In the past he was a student of Ely Bielutin, a graduate of his group “New Reality”. But this is 1980 — Zubarev left Bielutin long ago, founded his own studio, “Temporal Reality”, and devoted a long phase to the study of the relationship between space and time. “The Going” is one of Zubarev's best, if not the best painting we have seen in recent years.

SVESHNIKOV Boris Petrovich (1927–1998) Nude at the barrel. 1950s Paper, ink, pen. 22.5 × 27

SVESHNIKOV Boris Petrovich (1927–1998) Direction. 1994. Oil on canvas. 52.5 × 53

Two works by Boris Sveshnikov — Petrovich, as his friends called him. There is about 40 years of time between them. Completely different. But without the first, there would be no second.

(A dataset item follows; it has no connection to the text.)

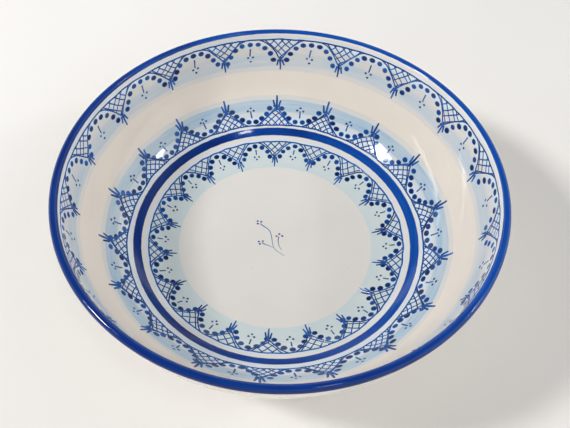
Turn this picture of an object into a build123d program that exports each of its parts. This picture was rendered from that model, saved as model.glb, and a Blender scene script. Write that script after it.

The sheet of paper is a 1950s graphic based on the famous prison camp drawings. Sveshnikov made similar drawings in the late 1940s, when he was serving time under an anti-Soviet article. Practically a child, he was sent to the camps at the age of 19 on trumped-up charges. To certain death. Exhausted by cold, hunger, illness young Sveshnikov escaped into a world of fantasy — he drew surrealistic scenes, Boschian plots. Not camp blackness and everyday life, but something fabulous. And sometimes even erotic, as in this case, where a young woman washes up by the barrel. It is a miracle that the camp drawings have survived. A significant part of them was taken out of the camp by Ludvig Seja, the former Latvian foreign minister, who was released from the same camps.

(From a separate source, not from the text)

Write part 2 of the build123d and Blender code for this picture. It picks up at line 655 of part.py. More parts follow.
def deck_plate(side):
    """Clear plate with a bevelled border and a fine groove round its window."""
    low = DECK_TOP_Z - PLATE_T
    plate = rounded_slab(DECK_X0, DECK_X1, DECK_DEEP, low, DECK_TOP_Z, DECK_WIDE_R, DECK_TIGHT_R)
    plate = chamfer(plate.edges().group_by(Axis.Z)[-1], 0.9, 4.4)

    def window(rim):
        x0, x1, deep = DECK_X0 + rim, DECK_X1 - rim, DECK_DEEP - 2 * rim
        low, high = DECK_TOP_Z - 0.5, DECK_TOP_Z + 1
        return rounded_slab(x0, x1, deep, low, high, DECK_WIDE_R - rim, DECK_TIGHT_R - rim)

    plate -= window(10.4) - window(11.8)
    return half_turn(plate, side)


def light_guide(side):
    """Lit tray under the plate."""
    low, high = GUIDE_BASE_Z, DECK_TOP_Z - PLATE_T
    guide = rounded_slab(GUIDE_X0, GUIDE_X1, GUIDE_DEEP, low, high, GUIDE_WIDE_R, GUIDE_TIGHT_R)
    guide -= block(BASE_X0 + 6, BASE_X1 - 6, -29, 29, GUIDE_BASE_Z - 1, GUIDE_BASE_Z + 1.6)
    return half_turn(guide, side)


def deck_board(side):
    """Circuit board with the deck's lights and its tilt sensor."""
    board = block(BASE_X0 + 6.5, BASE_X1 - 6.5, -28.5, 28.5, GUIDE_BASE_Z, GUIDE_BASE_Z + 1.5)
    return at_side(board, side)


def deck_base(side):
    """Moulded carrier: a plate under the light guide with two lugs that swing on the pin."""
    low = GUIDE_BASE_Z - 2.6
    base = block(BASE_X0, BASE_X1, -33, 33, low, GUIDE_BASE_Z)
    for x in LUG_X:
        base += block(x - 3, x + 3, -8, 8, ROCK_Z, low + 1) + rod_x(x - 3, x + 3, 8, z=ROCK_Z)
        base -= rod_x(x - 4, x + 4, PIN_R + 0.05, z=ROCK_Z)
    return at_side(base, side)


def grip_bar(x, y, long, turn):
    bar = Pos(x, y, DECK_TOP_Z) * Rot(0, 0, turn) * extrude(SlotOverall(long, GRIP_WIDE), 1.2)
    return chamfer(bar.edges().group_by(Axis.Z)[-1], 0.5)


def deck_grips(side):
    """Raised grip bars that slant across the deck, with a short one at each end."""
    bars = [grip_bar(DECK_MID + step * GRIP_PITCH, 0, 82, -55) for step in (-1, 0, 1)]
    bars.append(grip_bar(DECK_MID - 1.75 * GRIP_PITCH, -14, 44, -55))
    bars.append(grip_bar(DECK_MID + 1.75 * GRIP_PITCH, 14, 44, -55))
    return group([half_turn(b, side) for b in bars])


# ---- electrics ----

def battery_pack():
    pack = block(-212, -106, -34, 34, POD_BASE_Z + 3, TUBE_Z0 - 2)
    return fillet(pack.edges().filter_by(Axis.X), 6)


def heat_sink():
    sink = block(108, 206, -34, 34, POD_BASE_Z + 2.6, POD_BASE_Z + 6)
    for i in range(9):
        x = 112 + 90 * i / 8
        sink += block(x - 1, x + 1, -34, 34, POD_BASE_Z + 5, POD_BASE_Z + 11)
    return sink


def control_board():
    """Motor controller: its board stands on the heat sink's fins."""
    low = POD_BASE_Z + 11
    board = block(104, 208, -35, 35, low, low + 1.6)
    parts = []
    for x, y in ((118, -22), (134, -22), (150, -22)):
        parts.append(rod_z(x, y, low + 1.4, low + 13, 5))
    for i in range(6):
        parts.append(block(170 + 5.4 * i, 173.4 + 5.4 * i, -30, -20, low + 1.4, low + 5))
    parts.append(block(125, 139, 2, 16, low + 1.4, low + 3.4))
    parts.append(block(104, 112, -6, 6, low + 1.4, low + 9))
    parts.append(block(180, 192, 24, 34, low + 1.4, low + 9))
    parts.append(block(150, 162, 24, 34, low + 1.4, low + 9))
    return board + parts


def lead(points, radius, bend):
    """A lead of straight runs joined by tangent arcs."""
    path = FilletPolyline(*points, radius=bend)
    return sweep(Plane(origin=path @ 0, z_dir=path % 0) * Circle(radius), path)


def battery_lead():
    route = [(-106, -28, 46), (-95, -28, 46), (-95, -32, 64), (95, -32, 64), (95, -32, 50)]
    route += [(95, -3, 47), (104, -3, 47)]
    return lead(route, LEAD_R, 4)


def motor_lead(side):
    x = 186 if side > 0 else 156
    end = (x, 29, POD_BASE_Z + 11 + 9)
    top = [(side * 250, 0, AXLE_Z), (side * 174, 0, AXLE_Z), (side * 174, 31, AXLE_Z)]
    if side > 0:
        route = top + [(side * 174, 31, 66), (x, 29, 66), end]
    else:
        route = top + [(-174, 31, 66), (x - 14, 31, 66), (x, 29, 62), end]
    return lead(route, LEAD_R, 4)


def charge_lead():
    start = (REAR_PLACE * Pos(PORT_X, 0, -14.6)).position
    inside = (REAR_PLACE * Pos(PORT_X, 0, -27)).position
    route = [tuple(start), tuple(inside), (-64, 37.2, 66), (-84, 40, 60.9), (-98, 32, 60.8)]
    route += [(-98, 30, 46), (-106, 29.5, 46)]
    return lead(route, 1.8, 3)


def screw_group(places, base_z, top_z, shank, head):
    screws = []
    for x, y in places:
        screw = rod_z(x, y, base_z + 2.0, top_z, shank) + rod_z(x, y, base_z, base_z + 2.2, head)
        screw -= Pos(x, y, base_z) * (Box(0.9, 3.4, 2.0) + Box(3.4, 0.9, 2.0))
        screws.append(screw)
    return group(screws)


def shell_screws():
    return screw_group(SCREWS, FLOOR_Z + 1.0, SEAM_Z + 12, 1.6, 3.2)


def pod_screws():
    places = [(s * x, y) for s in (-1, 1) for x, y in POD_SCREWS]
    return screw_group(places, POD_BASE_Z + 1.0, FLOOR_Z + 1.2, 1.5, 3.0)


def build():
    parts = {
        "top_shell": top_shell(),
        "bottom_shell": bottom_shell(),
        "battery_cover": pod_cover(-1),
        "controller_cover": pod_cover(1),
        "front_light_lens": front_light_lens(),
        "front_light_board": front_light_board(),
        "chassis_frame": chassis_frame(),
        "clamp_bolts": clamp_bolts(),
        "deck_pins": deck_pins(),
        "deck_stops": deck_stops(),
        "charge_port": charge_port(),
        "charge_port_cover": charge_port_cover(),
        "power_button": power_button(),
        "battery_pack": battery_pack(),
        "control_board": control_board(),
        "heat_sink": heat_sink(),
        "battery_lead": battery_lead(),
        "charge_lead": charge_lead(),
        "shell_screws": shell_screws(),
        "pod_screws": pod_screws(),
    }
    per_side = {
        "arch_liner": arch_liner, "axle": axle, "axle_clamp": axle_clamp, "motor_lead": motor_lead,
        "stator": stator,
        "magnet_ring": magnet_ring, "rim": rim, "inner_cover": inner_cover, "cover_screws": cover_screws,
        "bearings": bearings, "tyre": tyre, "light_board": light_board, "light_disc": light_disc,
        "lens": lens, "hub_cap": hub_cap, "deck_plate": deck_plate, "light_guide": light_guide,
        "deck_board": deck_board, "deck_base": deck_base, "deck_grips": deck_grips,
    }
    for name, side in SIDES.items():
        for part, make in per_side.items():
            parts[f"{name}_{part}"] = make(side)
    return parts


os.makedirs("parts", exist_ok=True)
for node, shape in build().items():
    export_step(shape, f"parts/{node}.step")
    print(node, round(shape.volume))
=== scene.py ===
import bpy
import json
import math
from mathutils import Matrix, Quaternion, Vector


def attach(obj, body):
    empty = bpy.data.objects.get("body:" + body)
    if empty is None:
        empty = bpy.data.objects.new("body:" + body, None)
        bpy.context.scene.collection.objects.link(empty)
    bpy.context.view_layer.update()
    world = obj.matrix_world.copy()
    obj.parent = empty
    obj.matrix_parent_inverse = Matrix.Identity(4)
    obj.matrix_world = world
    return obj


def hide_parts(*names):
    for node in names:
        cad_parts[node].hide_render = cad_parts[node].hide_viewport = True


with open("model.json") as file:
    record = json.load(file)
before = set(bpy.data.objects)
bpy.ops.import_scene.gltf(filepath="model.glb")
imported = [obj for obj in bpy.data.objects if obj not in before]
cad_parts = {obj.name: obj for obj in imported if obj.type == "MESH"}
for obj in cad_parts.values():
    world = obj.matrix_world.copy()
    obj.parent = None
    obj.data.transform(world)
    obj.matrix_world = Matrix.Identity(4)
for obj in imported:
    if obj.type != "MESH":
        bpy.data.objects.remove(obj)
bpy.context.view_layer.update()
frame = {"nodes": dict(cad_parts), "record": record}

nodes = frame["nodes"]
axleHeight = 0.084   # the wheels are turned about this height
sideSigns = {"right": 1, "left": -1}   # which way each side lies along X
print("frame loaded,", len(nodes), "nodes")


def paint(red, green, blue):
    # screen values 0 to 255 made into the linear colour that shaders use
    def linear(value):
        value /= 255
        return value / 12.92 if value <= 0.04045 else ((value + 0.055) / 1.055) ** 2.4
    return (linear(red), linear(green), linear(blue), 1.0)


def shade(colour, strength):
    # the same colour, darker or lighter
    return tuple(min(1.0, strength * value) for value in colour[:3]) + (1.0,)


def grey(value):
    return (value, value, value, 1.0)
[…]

And “Direction” is the late Sveshnikov of the mid-1990s, metaphorical, philosophical, and strikingly decorative.

RUSSIAN ABROAD

BURLIUK David Davidovich (1882–1967) Bradenton Beach. Still life with flowers and fruits. 1949. Oil on canvas. 61 × 51

Admiration for the great Dutchman from the father of Russian futurism. This is his old love. In 1949, while traveling to France, Burliuk never parted with Van Gogh's album, visited memorable places, and became imbued with the spirit of Arles. It is no coincidence that this still life, painted later, in a house on the shores of the Gulf of Mexico, is reminiscent in style of “Van Gogh's Chair with Pipe”, 1888. This similarity is also noted by the expert Yulia Rybakova in her conclusion.